Goal >> Copy each line in the data that includes the word "this".

Information supplied >>
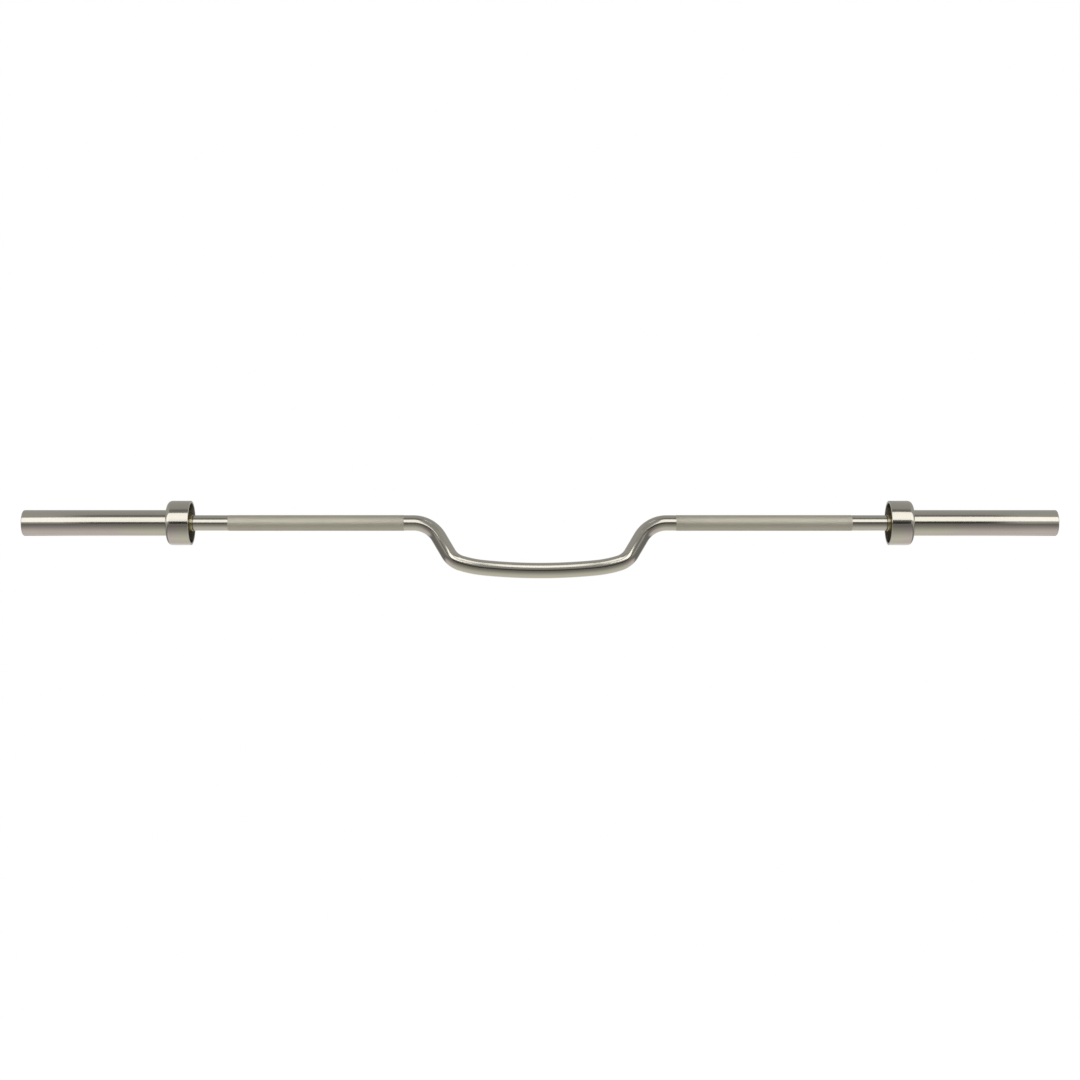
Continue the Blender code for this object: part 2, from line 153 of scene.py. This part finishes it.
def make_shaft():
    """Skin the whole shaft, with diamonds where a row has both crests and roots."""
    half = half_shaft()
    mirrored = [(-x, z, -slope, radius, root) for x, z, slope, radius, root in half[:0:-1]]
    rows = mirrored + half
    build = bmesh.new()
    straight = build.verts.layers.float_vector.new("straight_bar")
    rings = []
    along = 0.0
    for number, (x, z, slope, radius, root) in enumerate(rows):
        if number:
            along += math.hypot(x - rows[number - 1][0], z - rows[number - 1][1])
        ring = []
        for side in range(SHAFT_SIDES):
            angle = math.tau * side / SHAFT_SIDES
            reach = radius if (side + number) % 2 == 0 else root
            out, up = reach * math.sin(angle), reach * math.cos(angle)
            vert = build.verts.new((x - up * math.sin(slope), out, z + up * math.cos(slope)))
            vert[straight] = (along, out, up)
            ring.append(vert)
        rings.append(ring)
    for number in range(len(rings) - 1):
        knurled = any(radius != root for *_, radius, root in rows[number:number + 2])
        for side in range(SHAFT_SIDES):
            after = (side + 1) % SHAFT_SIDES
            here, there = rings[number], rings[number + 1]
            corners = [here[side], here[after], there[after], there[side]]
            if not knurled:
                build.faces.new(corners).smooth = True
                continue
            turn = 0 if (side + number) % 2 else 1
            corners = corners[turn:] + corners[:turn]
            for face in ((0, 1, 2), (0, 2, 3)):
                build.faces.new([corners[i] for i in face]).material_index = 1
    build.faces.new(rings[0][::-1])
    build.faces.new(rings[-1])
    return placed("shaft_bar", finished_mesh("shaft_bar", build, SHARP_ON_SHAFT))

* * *

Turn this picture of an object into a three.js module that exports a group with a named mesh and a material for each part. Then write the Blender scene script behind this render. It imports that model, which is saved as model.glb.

Exercise result >>
Continue the Blender code for this object: part 2, from line 153 of scene.py. This part finishes it.
Turn this picture of an object into a three.js module that exports a group with a named mesh and a material for each part. Then write the Blender scene script behind this render. It imports that model, which is saved as model.glb.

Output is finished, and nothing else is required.